Howard is also careful to say that his unease about online travelling is just a personal opinion. He understands that just as roads and electricity have ended the traveller's dream of a Shangri-La-style lost paradise but generally improved the lives of local people, it would be unrealistic to expect Western travellers to give up their instant digital connections with home.
He can even see the irony of his own online dependence while travelling - originally he planned to use only a notebook but his journalist brother told him not to be so stupid, so he took an iPhone.
It made his job much easier and saved his sanity on some horrendously long and bumpy bus journeys when being in the moment was an unattractive option.
But he thinks there is a wider issue about our constant connectedness. Some of his students have up to four devices in front of them in class but struggle to concentrate on a lecture for more than a few minutes.
"Our bodies are becoming synced in to the technology.
"We touch these screens and we put our presence in there and that goes out to the world and feeds back into ourselves - so these technologies become an extension of our bodies."
It sounds like science fiction, he says, but humans have been moving away from nature and towards technology for thousands of years.
The worrying part is that as a new generation of toddlers use iPads before they can walk, we still have no idea about the long term effect on human behaviour.
Wilson believes many young travellers do wrestle with their online dependency.
"Quite a lot of them ... still found it hard to step away from it. It's making a conscious effort - kind of like going off the grid."
Back in Naples, Jake says over Viber that he's been checking times online for the boat to Capri. He doesn't mind keeping in touch with his parents while he's away - "I think my mum especially just wanted to know that I was okay," - but he has been thinking about about how much he uses his phone.
"I think I've put about five photos on Facebook. I want to focus on what we're doing.
"Also I don't want to seem like I'm bragging about being overseas. People say they want to know but you don't want to be too in their face about it."
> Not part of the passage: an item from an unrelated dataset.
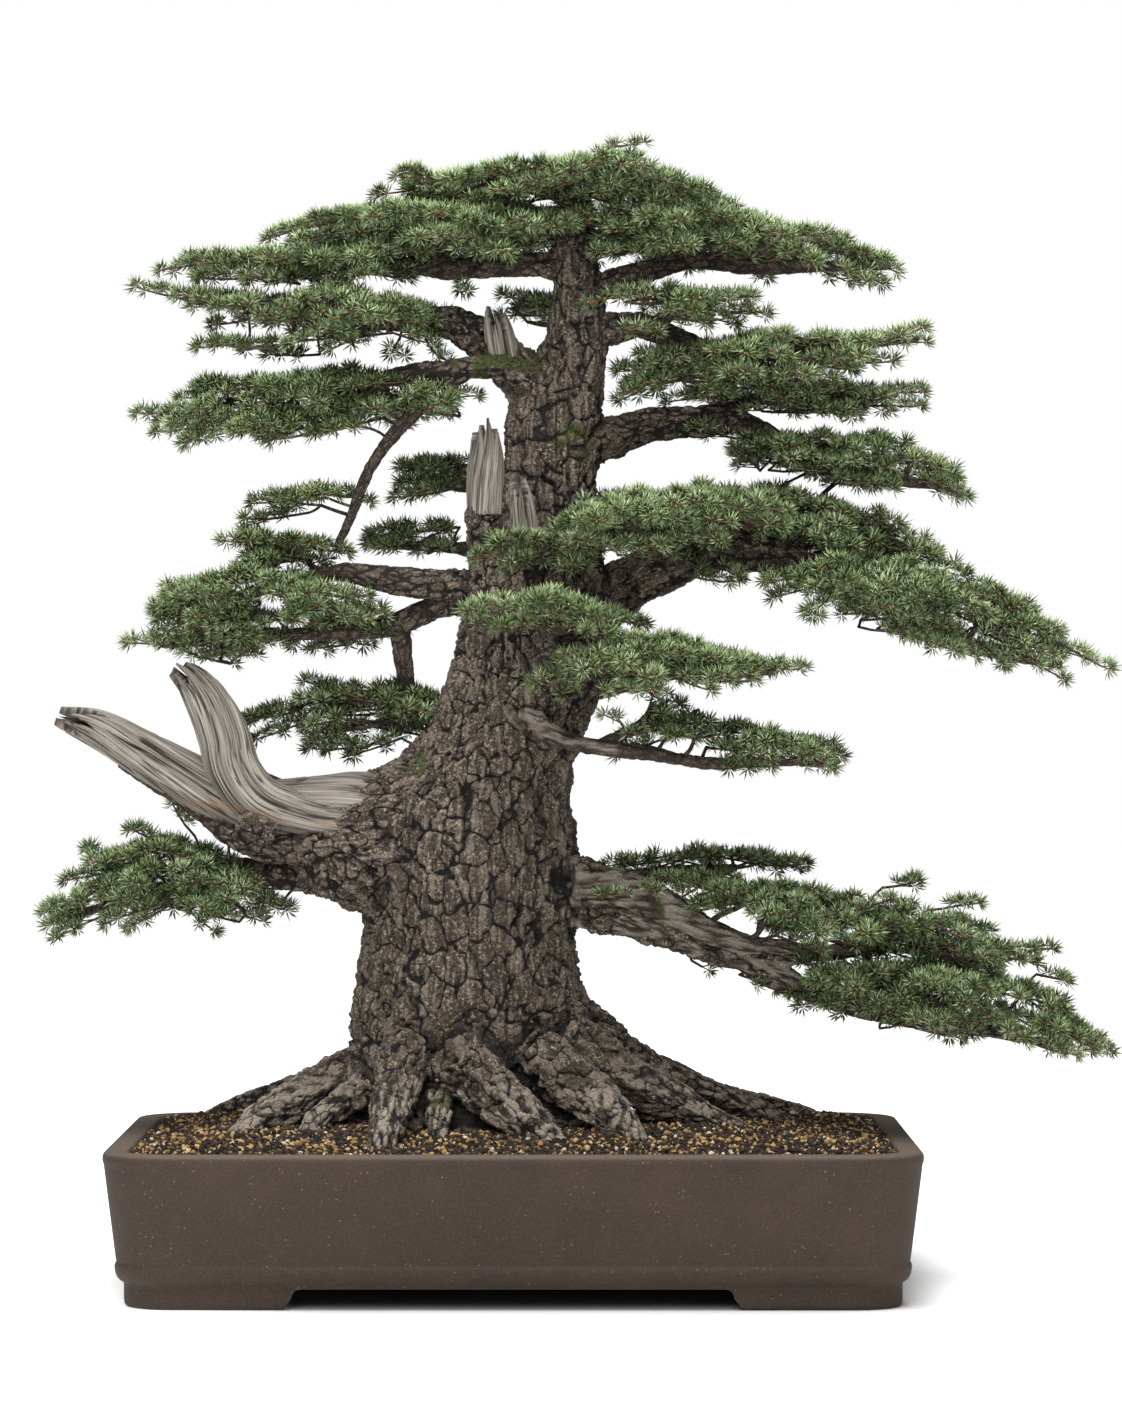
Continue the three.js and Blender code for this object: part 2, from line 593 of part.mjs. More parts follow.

Opting out of the instagram race
Derek Cheng's reaction to seeing the Sahara Desert two weeks ago was to stop and admire its incredible beauty.
"I just wanted to walk through the dunes and feel the sand between my toes. That's the way I wanted to experience it - other people were taking panoramic photos and saying; "Yeah, that's my next Facebook cover shot".
Cheng, a 35-year-old former Herald journalist who now works for the APNZ news agency, is a seasoned traveller who has spent about four of the past six years on the road, including a year in Asia. He took a course in vipassana meditation in Nepal, which involved living for 10 days in total silence like a Buddhist monk, and loves to disappear into the mountains for up to a week at a time. Not suprisingly he didn't take a smartphone travelling with him.
His father bought him an iPhone before his last trip, as his parents worried about him mountain climbing alone, but he doesn't like using it.
"Personally I don't think you need them... You know, not having that itch in your pocket where you're thinking; 'I wonder if someone's emailed me?' It makes you more present, I think."
He feels the demands of social media have taken over in other areas too, like live music - "everyone is recording videos instead of watching the concert".
Cheng concedes travelling with a smartphone can be useful. He remembers a friend using an instant Mandarin translation app to ask a flabbergasted old man in Taiwan for directions to the nearest guesthouse. But Cheng still feels uncomfortable about the socially competitive aspect of posting the best, fastest photos online to rack up Facebook likes or gain Instagram followers.
Cheng recalls heading up Kala Patthar, a popular trekkers' spot with a stunning view of Mt Everest. His group got there early before sunrise and poured cups of tea from a large thermos for other travellers as reached the top.
"We just sat up there for four hours, just watching and being there. It's just so beautiful. Most people just get to the top, take their photo and go back down."